▶ Data shown
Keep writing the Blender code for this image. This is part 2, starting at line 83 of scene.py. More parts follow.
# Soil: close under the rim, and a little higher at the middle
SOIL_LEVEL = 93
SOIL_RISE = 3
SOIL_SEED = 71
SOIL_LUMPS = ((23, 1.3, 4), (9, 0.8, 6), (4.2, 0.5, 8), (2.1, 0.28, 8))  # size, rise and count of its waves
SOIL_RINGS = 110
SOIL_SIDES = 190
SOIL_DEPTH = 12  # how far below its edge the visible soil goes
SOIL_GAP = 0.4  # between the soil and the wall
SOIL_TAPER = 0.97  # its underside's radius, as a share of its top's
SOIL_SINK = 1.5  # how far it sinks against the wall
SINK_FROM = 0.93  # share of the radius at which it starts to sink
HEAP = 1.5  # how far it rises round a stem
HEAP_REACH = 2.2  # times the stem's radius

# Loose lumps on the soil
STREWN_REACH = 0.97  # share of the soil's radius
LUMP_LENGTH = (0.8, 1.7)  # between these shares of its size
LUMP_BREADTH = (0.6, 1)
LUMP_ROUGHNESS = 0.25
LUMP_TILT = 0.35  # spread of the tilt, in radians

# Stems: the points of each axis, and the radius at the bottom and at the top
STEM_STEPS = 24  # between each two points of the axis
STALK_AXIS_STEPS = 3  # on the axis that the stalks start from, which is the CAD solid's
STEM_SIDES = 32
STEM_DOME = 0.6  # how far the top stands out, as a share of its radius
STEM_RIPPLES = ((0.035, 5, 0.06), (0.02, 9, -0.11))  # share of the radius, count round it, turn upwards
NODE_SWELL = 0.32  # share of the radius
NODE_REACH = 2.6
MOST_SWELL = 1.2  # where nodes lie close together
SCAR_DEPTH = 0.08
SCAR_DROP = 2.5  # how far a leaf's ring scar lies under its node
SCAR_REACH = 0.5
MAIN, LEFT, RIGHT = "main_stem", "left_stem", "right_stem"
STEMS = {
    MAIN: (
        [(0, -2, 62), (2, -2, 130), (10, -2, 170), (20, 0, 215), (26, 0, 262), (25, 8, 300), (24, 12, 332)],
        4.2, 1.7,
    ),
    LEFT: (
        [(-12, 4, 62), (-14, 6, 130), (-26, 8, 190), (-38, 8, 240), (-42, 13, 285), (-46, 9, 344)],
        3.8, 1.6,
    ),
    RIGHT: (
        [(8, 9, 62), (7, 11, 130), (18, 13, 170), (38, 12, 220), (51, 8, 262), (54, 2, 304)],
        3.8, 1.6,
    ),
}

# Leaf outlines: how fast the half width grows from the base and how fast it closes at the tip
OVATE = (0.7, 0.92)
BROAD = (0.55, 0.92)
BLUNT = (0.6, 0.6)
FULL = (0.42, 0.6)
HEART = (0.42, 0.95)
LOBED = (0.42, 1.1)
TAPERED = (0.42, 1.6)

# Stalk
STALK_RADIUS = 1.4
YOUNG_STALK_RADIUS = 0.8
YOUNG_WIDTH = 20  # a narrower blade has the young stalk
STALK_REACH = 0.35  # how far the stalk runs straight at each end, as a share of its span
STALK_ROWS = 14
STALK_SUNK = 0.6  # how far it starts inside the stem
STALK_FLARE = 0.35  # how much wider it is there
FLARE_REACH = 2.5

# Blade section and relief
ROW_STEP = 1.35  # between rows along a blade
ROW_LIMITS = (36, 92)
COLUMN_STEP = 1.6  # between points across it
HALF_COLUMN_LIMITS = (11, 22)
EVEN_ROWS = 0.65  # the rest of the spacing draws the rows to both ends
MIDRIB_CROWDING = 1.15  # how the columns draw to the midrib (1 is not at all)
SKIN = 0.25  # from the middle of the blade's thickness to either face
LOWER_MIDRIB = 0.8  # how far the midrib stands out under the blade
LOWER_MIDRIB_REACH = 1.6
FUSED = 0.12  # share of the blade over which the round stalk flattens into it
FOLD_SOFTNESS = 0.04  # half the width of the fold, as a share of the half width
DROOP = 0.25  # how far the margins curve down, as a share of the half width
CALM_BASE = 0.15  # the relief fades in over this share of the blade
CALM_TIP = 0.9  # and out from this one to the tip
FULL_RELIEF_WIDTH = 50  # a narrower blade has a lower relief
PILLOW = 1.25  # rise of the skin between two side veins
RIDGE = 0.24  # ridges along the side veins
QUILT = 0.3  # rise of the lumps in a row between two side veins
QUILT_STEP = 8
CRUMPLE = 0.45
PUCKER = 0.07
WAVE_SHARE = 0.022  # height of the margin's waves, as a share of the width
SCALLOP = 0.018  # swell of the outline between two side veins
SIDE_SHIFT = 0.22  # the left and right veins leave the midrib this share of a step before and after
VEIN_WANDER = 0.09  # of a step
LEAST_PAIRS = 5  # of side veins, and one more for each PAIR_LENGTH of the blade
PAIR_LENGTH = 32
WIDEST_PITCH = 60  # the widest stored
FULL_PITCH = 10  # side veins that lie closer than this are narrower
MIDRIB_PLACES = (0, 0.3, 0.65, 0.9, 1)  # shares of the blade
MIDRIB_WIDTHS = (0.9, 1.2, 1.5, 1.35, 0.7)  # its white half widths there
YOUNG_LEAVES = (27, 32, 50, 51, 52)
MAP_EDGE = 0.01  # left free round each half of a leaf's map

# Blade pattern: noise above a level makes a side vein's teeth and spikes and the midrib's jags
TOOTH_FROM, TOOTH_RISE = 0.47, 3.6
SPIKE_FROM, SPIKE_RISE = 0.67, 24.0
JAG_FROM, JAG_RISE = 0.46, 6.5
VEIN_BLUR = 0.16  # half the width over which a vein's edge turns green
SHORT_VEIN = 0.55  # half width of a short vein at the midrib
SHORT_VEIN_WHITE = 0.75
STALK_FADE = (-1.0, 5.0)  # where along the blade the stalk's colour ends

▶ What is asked
Extract the listing in its entirety, matching it exactly.

▶ Solution to this problem
Keep writing the Blender code for this image. This is part 2, starting at line 83 of scene.py. More parts follow.
# Soil: close under the rim, and a little higher at the middle
SOIL_LEVEL = 93
SOIL_RISE = 3
SOIL_SEED = 71
SOIL_LUMPS = ((23, 1.3, 4), (9, 0.8, 6), (4.2, 0.5, 8), (2.1, 0.28, 8))  # size, rise and count of its waves
SOIL_RINGS = 110
SOIL_SIDES = 190
SOIL_DEPTH = 12  # how far below its edge the visible soil goes
SOIL_GAP = 0.4  # between the soil and the wall
SOIL_TAPER = 0.97  # its underside's radius, as a share of its top's
SOIL_SINK = 1.5  # how far it sinks against the wall
SINK_FROM = 0.93  # share of the radius at which it starts to sink
HEAP = 1.5  # how far it rises round a stem
HEAP_REACH = 2.2  # times the stem's radius

# Loose lumps on the soil
STREWN_REACH = 0.97  # share of the soil's radius
LUMP_LENGTH = (0.8, 1.7)  # between these shares of its size
LUMP_BREADTH = (0.6, 1)
LUMP_ROUGHNESS = 0.25
LUMP_TILT = 0.35  # spread of the tilt, in radians

# Stems: the points of each axis, and the radius at the bottom and at the top
STEM_STEPS = 24  # between each two points of the axis
STALK_AXIS_STEPS = 3  # on the axis that the stalks start from, which is the CAD solid's
STEM_SIDES = 32
STEM_DOME = 0.6  # how far the top stands out, as a share of its radius
STEM_RIPPLES = ((0.035, 5, 0.06), (0.02, 9, -0.11))  # share of the radius, count round it, turn upwards
NODE_SWELL = 0.32  # share of the radius
NODE_REACH = 2.6
MOST_SWELL = 1.2  # where nodes lie close together
SCAR_DEPTH = 0.08
SCAR_DROP = 2.5  # how far a leaf's ring scar lies under its node
SCAR_REACH = 0.5
MAIN, LEFT, RIGHT = "main_stem", "left_stem", "right_stem"
STEMS = {
    MAIN: (
        [(0, -2, 62), (2, -2, 130), (10, -2, 170), (20, 0, 215), (26, 0, 262), (25, 8, 300), (24, 12, 332)],
        4.2, 1.7,
    ),
    LEFT: (
        [(-12, 4, 62), (-14, 6, 130), (-26, 8, 190), (-38, 8, 240), (-42, 13, 285), (-46, 9, 344)],
        3.8, 1.6,
    ),
    RIGHT: (
        [(8, 9, 62), (7, 11, 130), (18, 13, 170), (38, 12, 220), (51, 8, 262), (54, 2, 304)],
        3.8, 1.6,
    ),
}

# Leaf outlines: how fast the half width grows from the base and how fast it closes at the tip
OVATE = (0.7, 0.92)
BROAD = (0.55, 0.92)
BLUNT = (0.6, 0.6)
FULL = (0.42, 0.6)
HEART = (0.42, 0.95)
LOBED = (0.42, 1.1)
TAPERED = (0.42, 1.6)

# Stalk
STALK_RADIUS = 1.4
YOUNG_STALK_RADIUS = 0.8
YOUNG_WIDTH = 20  # a narrower blade has the young stalk
STALK_REACH = 0.35  # how far the stalk runs straight at each end, as a share of its span
STALK_ROWS = 14
STALK_SUNK = 0.6  # how far it starts inside the stem
STALK_FLARE = 0.35  # how much wider it is there
FLARE_REACH = 2.5

# Blade section and relief
ROW_STEP = 1.35  # between rows along a blade
ROW_LIMITS = (36, 92)
COLUMN_STEP = 1.6  # between points across it
HALF_COLUMN_LIMITS = (11, 22)
EVEN_ROWS = 0.65  # the rest of the spacing draws the rows to both ends
MIDRIB_CROWDING = 1.15  # how the columns draw to the midrib (1 is not at all)
SKIN = 0.25  # from the middle of the blade's thickness to either face
LOWER_MIDRIB = 0.8  # how far the midrib stands out under the blade
LOWER_MIDRIB_REACH = 1.6
FUSED = 0.12  # share of the blade over which the round stalk flattens into it
FOLD_SOFTNESS = 0.04  # half the width of the fold, as a share of the half width
DROOP = 0.25  # how far the margins curve down, as a share of the half width
CALM_BASE = 0.15  # the relief fades in over this share of the blade
CALM_TIP = 0.9  # and out from this one to the tip
FULL_RELIEF_WIDTH = 50  # a narrower blade has a lower relief
PILLOW = 1.25  # rise of the skin between two side veins
RIDGE = 0.24  # ridges along the side veins
QUILT = 0.3  # rise of the lumps in a row between two side veins
QUILT_STEP = 8
CRUMPLE = 0.45
PUCKER = 0.07
WAVE_SHARE = 0.022  # height of the margin's waves, as a share of the width
SCALLOP = 0.018  # swell of the outline between two side veins
SIDE_SHIFT = 0.22  # the left and right veins leave the midrib this share of a step before and after
VEIN_WANDER = 0.09  # of a step
LEAST_PAIRS = 5  # of side veins, and one more for each PAIR_LENGTH of the blade
PAIR_LENGTH = 32
WIDEST_PITCH = 60  # the widest stored
FULL_PITCH = 10  # side veins that lie closer than this are narrower
MIDRIB_PLACES = (0, 0.3, 0.65, 0.9, 1)  # shares of the blade
MIDRIB_WIDTHS = (0.9, 1.2, 1.5, 1.35, 0.7)  # its white half widths there
YOUNG_LEAVES = (27, 32, 50, 51, 52)
MAP_EDGE = 0.01  # left free round each half of a leaf's map

# Blade pattern: noise above a level makes a side vein's teeth and spikes and the midrib's jags
TOOTH_FROM, TOOTH_RISE = 0.47, 3.6
SPIKE_FROM, SPIKE_RISE = 0.67, 24.0
JAG_FROM, JAG_RISE = 0.46, 6.5
VEIN_BLUR = 0.16  # half the width over which a vein's edge turns green
SHORT_VEIN = 0.55  # half width of a short vein at the midrib
SHORT_VEIN_WHITE = 0.75
STALK_FADE = (-1.0, 5.0)  # where along the blade the stalk's colour ends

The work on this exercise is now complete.